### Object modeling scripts
^^^^^^^^

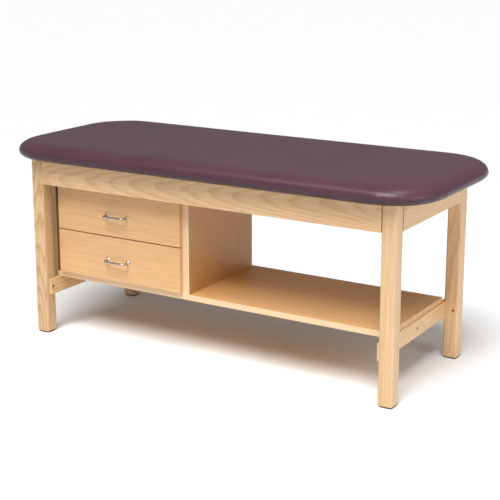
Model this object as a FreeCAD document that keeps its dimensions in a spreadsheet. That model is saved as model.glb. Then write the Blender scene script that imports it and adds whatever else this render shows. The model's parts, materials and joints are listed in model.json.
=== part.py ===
"""Upholstered exam table with a lower shelf and a two-drawer cabinet.

Millimetres.  +X runs along the table to the right, +Y to the back, +Z up.
The origin is on the floor at the middle of the table.
"""
import FreeCAD, Part
import Sketcher
import math
import os
import re

from FreeCAD import Placement, Rotation, Vector

X, Y, Z = Vector(1, 0, 0), Vector(0, 1, 0), Vector(0, 0, 1)

# ---------------------------------------------------------------- driving dimensions
DIMENSIONS = {
    # overall size of the upholstered top
    "top_length": 1829, "top_width": 762, "top_height": 787.4, "corner_round": 215,
    "foam_round": 45, "foam_under_round": 21, "cover_skin": 1.2, "cover_turn_under": 92,
    "board_thick": 18, "board_inset": 42, "board_round": 148, "pad_thick": 68,
    # frame of legs, aprons and lower rails
    "frame_length": 1590, "frame_width": 635, "leg_side": 57, "leg_ease": 9, "foot_chamfer": 5,
    "glide_high": 4.5, "glide_side": 45, "apron_high": 98, "apron_thick": 19, "edge_ease": 1.5,
    "rail_thick": 19, "rail_high": 63.5, "rail_top": 226, "rail_dado": 7, "rail_half": 300,
    "stretcher_thick": 28, "cross_rail_thick": 22, "cross_rail_high": 64,
    "block_high": 55, "block_clear": 3, "block_wide": 45, "block_reach": 41,
    # shelf and cabinet
    "shelf_half_length": 740, "shelf_half_depth": 240, "shelf_thick": 22,
    "cabinet_right": -94, "cabinet_side_thick": 38, "cabinet_top_thick": 19, "cabinet_high": 371,
    "cabinet_back": 220, "back_panel_thick": 6,
    # drawers
    "front_thick": 19, "front_high": 177, "front_overlay": 9.5, "front_gap": 4, "front_lift": 6,
    "front_clear": 0.3, "box_high": 140, "box_lift": 8, "box_length": 400, "box_side_thick": 12,
    "bottom_thick": 6, "bottom_lift": 10, "groove": 6,
    # side-mounted roller slides
    "slide_gap": 12.7, "sheet": 1.2, "runner_length": 398, "runner_high": 24, "runner_lift": 6,
    "runner_flange": 9, "drawer_flange": 7.5, "lip_wide": 12, "roller_radius": 9.5,
    "roller_wide": 6.5, "roller_seat": 0.1, "roller_inset": 14, "pin_radius": 2.5,
    "pin_clear": 0.06, "pin_head_radius": 4.5, "pin_head_thick": 1,
    # pulls
    "pull_centres": 96, "pull_radius": 4.5, "pull_reach": 30, "pull_bend": 13, "pull_rise": 83,
    "foot_radius": 8.5, "foot_thick": 5,
    # fasteners
    "bolt_radius": 3, "bolt_length": 50, "bolt_head_radius": 6, "bolt_head_thick": 6,
    "bolt_sink_radius": 6.5, "bolt_sink": 9, "barrel_radius": 5, "barrel_length": 18,
    "barrel_back": 40, "hanger_radius": 4, "hanger_length": 91, "hanger_bite": 45, "nut_thick": 7,
    "nut_flat": 6.5, "nut_flange_radius": 9, "nut_flange_thick": 1.5,
    "screw_radius": 2.5, "screw_length": 50, "screw_head_radius": 4.5, "screw_head_thick": 3,
    "screw_setback": 150, "block_screw_radius": 2, "block_screw_length": 22,
    "block_screw_head": 4, "block_screw_head_thick": 2.5, "block_screw_grip": 10,
    "block_screw_spread": 15, "top_screw_length": 42, "top_screw_bite": 9,
    "top_screw_spread": 36, "cross_screw_setback": 150, "shelf_screw_bite": 15,
    "stretcher_screw_setback": 500, "screw_slack": 0.5,
    "runner_screw_radius": 1.75, "runner_screw_length": 11, "runner_screw_head": 3.5,
    "runner_screw_head_thick": 1.6, "pull_screw_radius": 2, "pull_screw_length": 27,
    "pull_screw_head": 4, "pull_screw_head_thick": 2,
}

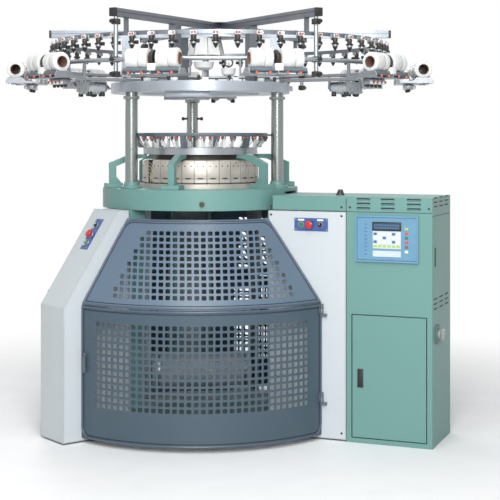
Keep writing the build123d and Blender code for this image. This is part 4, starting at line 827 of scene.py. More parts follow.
def build_cam_ring(sizes):
    """Curved cam boxes with their screws, the open box with its grooves, sinkers and base screws."""
    box = Form()
    box.sector([(266, 1306), (312, 1306), (320, 1308), (321.5, 1311), (321.5, 1423), (319, 1427), (312, 1431),
                (266, 1431)], -5.75, 5.75)
    box.sector([(320, 1311.5), (323.4, 1311.5), (323.4, 1325), (320, 1326)], -5.6, 5.6)
    for angle, z, radius in ((-2.9, 1399, 3.6), (2.9, 1399, 3.6), (0, 1416, 2.0)):
        box.turned([(radius, 0), (radius, 1.4), (radius * 0.5, 1.4), (radius * 0.4, 0.7), (0, 0.7)],
                   facing(spot(angle, 321, z), heading(angle)), 1, 10)
    oval = [(18 * out.x, 3.6 * out.y) for out in map(heading, range(0, 360, 30))]
    box.prism(oval, 1.6, placed(spot(0, 320.2, 1333), Y, X), 1)
    copies("cam_plates", box, ("cam", "bronze"), "frame", ("cam_boxes",),
           places=[spin(OPEN_CAM_BOX + CAM_STEP * i) for i in range(1, 30)])
    grooves = Form()
    grooves.sector([(266, 1306), (309, 1306), (309, 1425), (305, 1431), (266, 1431)],
                   OPEN_CAM_BOX - 5.9, OPEN_CAM_BOX + 5.9)
    face = 309
    for number, radius in enumerate((8, 20, 32, 44, 56)):
        arc = []
        for step in range(-4, 13):
            turn = math.radians(step * 11.25)
            across, z = radius * math.cos(turn), 1330 + radius * math.sin(turn) * 1.5
            angle = math.degrees(across / face) - 3.6
            if 1308 <= z <= 1424 and across >= -24 and abs(angle) < 5.7:
                arc.append(spot(OPEN_CAM_BOX + angle, face, z))
        for low, high in zip(arc, arc[1:]):
            grooves.rod(low, high, 3.2, 1 + number % 2, 6)
    grooves.settle("open_cam_box", ("card", "brass", "cam"), "frame", "machined_steel")
    # Painted shade: a dark ring behind and inside the cam boxes, which shows black in the seams between them,
    # where shade falls.
    gap = Form()
    gap.turned([(262.6, 1304), (310, 1304), (310, 1429), (262.6, 1429)], sides=90, loop=True)
    gap.settle("cam_gap_core", ("gap",), "frame", "cast_base")
    # The sinkers take the grey fittings finish, darker than their steel, as painted shade in the band above
    # the cam boxes.
    sinker = Form()
    sinker.block((11, 1.6, 16), at(0, 0, -10))
    copies("sinker_ring", sinker, ("fitting",), "cylinder",
           ring=(sizes.needles, *SINKERS, 0.0))
    screw = Form()
    screw.turned([(5.5, 0), (5.5, 5), (3, 5), (3, 3), (0, 3)], sides=10)
    copies("cam_base_screws", screw, ("bronze",), "frame",
           ring=(30, *BASE_SCREWS, math.radians(6)))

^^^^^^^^

### Given task
Collect from the data above every line that includes "Blender".

### Written solution
Model this object as a FreeCAD document that keeps its dimensions in a spreadsheet. That model is saved as model.glb. Then write the Blender scene script that imports it and adds whatever else this render shows. The model's parts, materials and joints are listed in model.json.
Keep writing the build123d and Blender code for this image. This is part 4, starting at line 827 of scene.py. More parts follow.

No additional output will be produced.